### Given instruction:
Without altering anything, output the material below.

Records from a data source
──────────
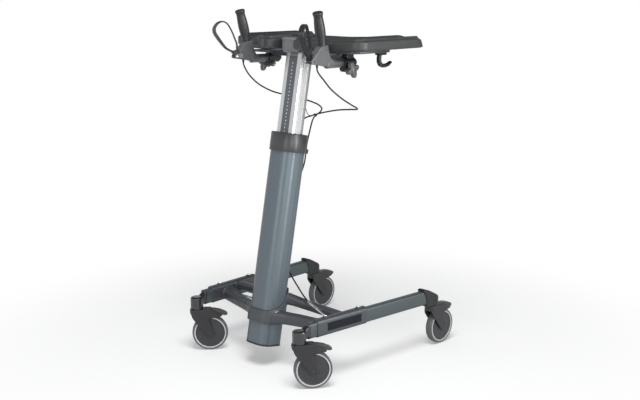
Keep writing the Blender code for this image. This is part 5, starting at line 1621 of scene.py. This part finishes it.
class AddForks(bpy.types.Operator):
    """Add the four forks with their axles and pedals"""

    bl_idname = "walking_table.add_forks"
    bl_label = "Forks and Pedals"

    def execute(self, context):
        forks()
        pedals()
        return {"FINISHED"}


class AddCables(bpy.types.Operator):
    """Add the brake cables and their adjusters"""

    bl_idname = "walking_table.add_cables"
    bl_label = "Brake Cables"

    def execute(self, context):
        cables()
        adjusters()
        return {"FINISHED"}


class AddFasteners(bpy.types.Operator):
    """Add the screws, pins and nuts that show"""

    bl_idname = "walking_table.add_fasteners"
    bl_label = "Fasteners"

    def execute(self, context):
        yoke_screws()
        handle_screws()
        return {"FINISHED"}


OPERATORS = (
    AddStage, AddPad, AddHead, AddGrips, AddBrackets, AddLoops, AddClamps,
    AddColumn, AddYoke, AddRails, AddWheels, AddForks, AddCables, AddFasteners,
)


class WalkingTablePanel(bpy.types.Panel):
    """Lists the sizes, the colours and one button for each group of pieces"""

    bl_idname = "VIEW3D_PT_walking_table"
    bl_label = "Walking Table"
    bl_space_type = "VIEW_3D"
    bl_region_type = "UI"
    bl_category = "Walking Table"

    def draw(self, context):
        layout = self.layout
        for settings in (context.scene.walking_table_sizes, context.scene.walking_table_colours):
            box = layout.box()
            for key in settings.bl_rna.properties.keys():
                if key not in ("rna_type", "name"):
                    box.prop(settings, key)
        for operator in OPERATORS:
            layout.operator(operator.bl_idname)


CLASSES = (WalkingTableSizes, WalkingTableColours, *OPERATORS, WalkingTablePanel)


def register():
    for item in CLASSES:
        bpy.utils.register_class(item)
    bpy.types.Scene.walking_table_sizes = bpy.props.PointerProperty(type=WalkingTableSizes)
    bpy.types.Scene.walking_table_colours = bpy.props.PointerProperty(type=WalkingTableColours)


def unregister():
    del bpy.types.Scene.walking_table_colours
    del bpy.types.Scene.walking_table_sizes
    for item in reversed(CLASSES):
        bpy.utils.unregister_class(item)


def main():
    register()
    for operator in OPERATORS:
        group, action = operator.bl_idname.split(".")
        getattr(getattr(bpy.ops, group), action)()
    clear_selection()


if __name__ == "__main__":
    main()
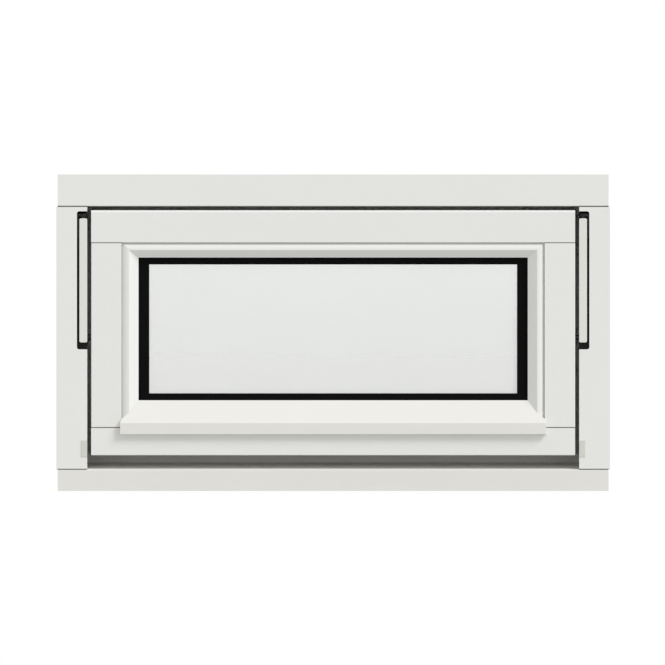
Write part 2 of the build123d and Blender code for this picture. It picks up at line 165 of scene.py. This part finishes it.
──────────
### Solved problem:
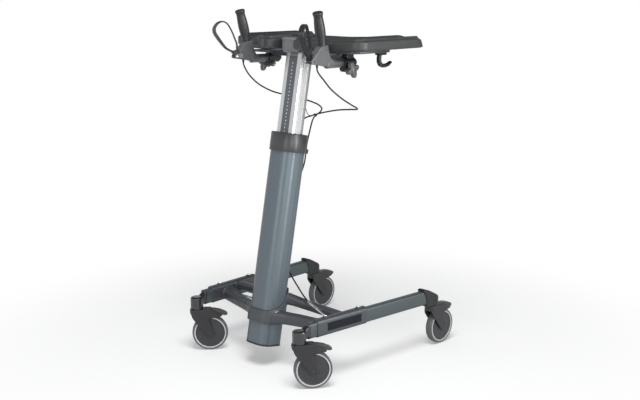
Keep writing the Blender code for this image. This is part 5, starting at line 1621 of scene.py. This part finishes it.
class AddForks(bpy.types.Operator):
    """Add the four forks with their axles and pedals"""

    bl_idname = "walking_table.add_forks"
    bl_label = "Forks and Pedals"

    def execute(self, context):
        forks()
        pedals()
        return {"FINISHED"}


class AddCables(bpy.types.Operator):
    """Add the brake cables and their adjusters"""

    bl_idname = "walking_table.add_cables"
    bl_label = "Brake Cables"

    def execute(self, context):
        cables()
        adjusters()
        return {"FINISHED"}


class AddFasteners(bpy.types.Operator):
    """Add the screws, pins and nuts that show"""

    bl_idname = "walking_table.add_fasteners"
    bl_label = "Fasteners"

    def execute(self, context):
        yoke_screws()
        handle_screws()
        return {"FINISHED"}


OPERATORS = (
    AddStage, AddPad, AddHead, AddGrips, AddBrackets, AddLoops, AddClamps,
    AddColumn, AddYoke, AddRails, AddWheels, AddForks, AddCables, AddFasteners,
)


class WalkingTablePanel(bpy.types.Panel):
    """Lists the sizes, the colours and one button for each group of pieces"""

    bl_idname = "VIEW3D_PT_walking_table"
    bl_label = "Walking Table"
    bl_space_type = "VIEW_3D"
    bl_region_type = "UI"
    bl_category = "Walking Table"

    def draw(self, context):
        layout = self.layout
        for settings in (context.scene.walking_table_sizes, context.scene.walking_table_colours):
            box = layout.box()
            for key in settings.bl_rna.properties.keys():
                if key not in ("rna_type", "name"):
                    box.prop(settings, key)
        for operator in OPERATORS:
            layout.operator(operator.bl_idname)


CLASSES = (WalkingTableSizes, WalkingTableColours, *OPERATORS, WalkingTablePanel)


def register():
    for item in CLASSES:
        bpy.utils.register_class(item)
    bpy.types.Scene.walking_table_sizes = bpy.props.PointerProperty(type=WalkingTableSizes)
    bpy.types.Scene.walking_table_colours = bpy.props.PointerProperty(type=WalkingTableColours)


def unregister():
    del bpy.types.Scene.walking_table_colours
    del bpy.types.Scene.walking_table_sizes
    for item in reversed(CLASSES):
        bpy.utils.unregister_class(item)


def main():
    register()
    for operator in OPERATORS:
        group, action = operator.bl_idname.split(".")
        getattr(getattr(bpy.ops, group), action)()
    clear_selection()


if __name__ == "__main__":
    main()
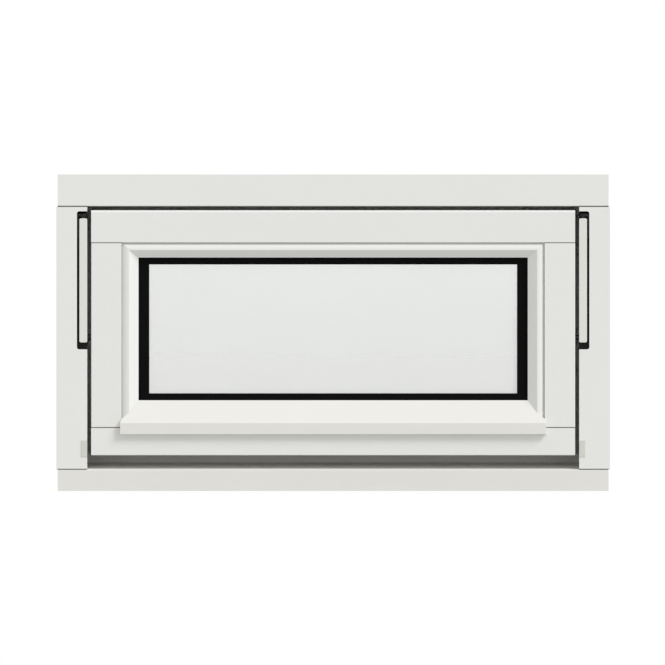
Write part 2 of the build123d and Blender code for this picture. It picks up at line 165 of scene.py. This part finishes it.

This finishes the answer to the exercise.